--- start of Data segment ---

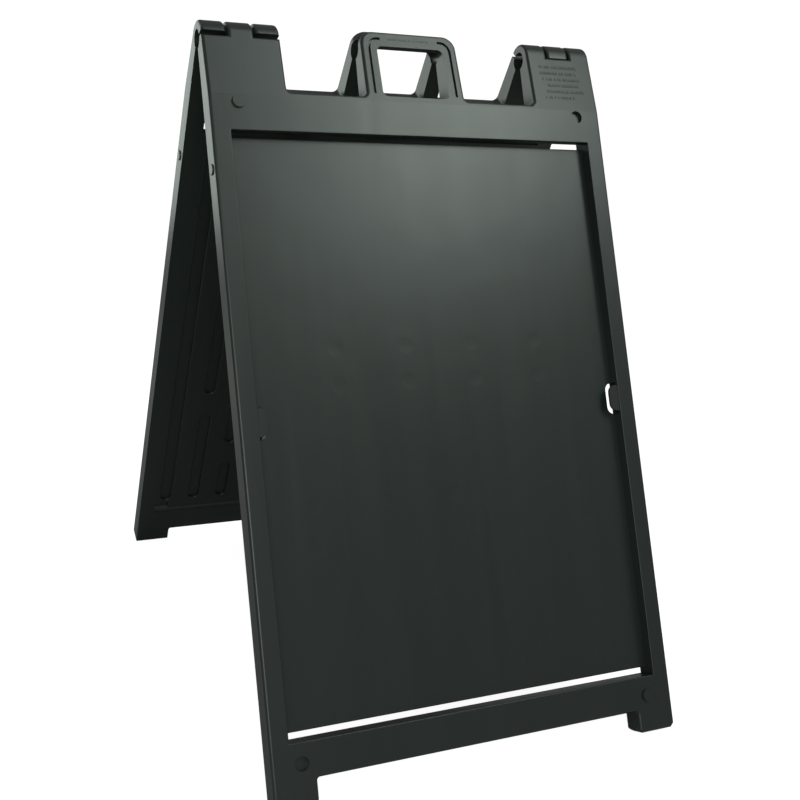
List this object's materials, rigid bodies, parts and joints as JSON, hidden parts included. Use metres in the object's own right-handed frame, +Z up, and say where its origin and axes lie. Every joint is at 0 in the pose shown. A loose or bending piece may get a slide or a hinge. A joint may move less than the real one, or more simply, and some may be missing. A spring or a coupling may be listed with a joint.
{
  "type": "sandwich board",
  "caption": "Folding A-frame sandwich board of two hollow plastic halves with recessed sign panels, interlocking hinge posts and a carrying handle",
  "frame": {"origin": "centre of the footprint, on the ground", "axes": "+Z up; front half leans towards -Y; hinge axis along X"},
  "size_m": [0.68, 0.9896, 1.0506],
  "materials": {
    "moulded_plastic": "blow-moulded black HDPE, satin",
    "plug_plastic": "moulded black LDPE",
    "pin_steel": "zinc-plated steel rod"
  },
  "bodies": {
    "front_half": {"front_frame": "moulded_plastic", "right_hinge_pin": "pin_steel", "front_left_plug": "plug_plastic", "front_right_plug": "plug_plastic"},
    "rear_half": {"rear_frame": "moulded_plastic", "left_hinge_pin": "pin_steel", "rear_left_plug": "plug_plastic", "rear_right_plug": "plug_plastic"}
  },
  "joints": [
    {"name": "fold_hinge", "type": "hinge", "parent": "front_half", "child": "rear_half", "pos_m": [0, 0, 1.02171], "axis": [1, 0, 0], "range_deg": [-48.5, 0]}
  ]
}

--- end of Data segment ---

**Written exercise**
Make an exact copy of the material above.

**Output of the exercise**
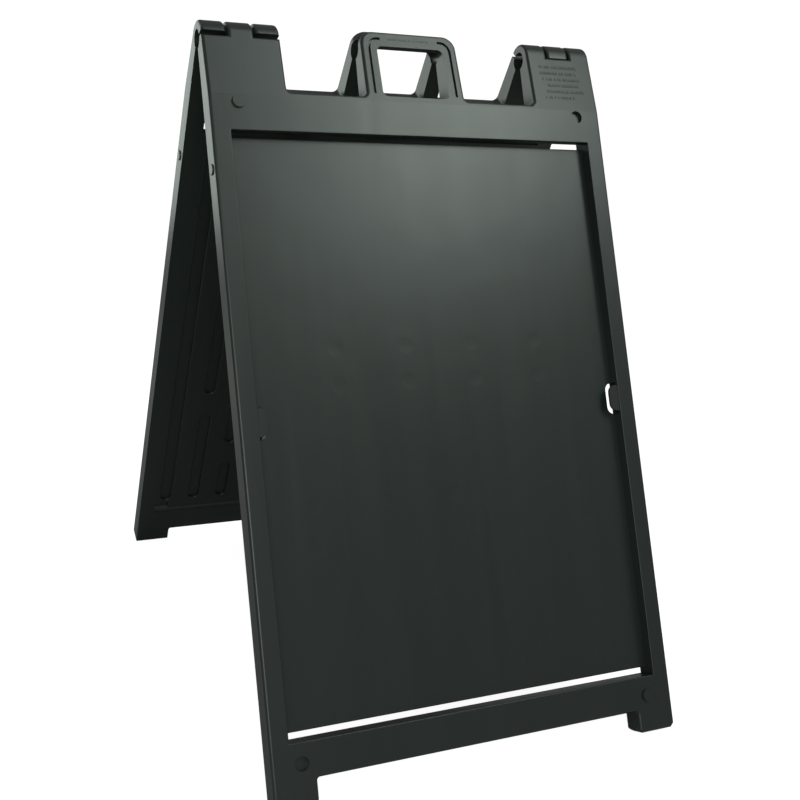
List this object's materials, rigid bodies, parts and joints as JSON, hidden parts included. Use metres in the object's own right-handed frame, +Z up, and say where its origin and axes lie. Every joint is at 0 in the pose shown. A loose or bending piece may get a slide or a hinge. A joint may move less than the real one, or more simply, and some may be missing. A spring or a coupling may be listed with a joint.
{
  "type": "sandwich board",
  "caption": "Folding A-frame sandwich board of two hollow plastic halves with recessed sign panels, interlocking hinge posts and a carrying handle",
  "frame": {"origin": "centre of the footprint, on the ground", "axes": "+Z up; front half leans towards -Y; hinge axis along X"},
  "size_m": [0.68, 0.9896, 1.0506],
  "materials": {
    "moulded_plastic": "blow-moulded black HDPE, satin",
    "plug_plastic": "moulded black LDPE",
    "pin_steel": "zinc-plated steel rod"
  },
  "bodies": {
    "front_half": {"front_frame": "moulded_plastic", "right_hinge_pin": "pin_steel", "front_left_plug": "plug_plastic", "front_right_plug": "plug_plastic"},
    "rear_half": {"rear_frame": "moulded_plastic", "left_hinge_pin": "pin_steel", "rear_left_plug": "plug_plastic", "rear_right_plug": "plug_plastic"}
  },
  "joints": [
    {"name": "fold_hinge", "type": "hinge", "parent": "front_half", "child": "rear_half", "pos_m": [0, 0, 1.02171], "axis": [1, 0, 0], "range_deg": [-48.5, 0]}
  ]
}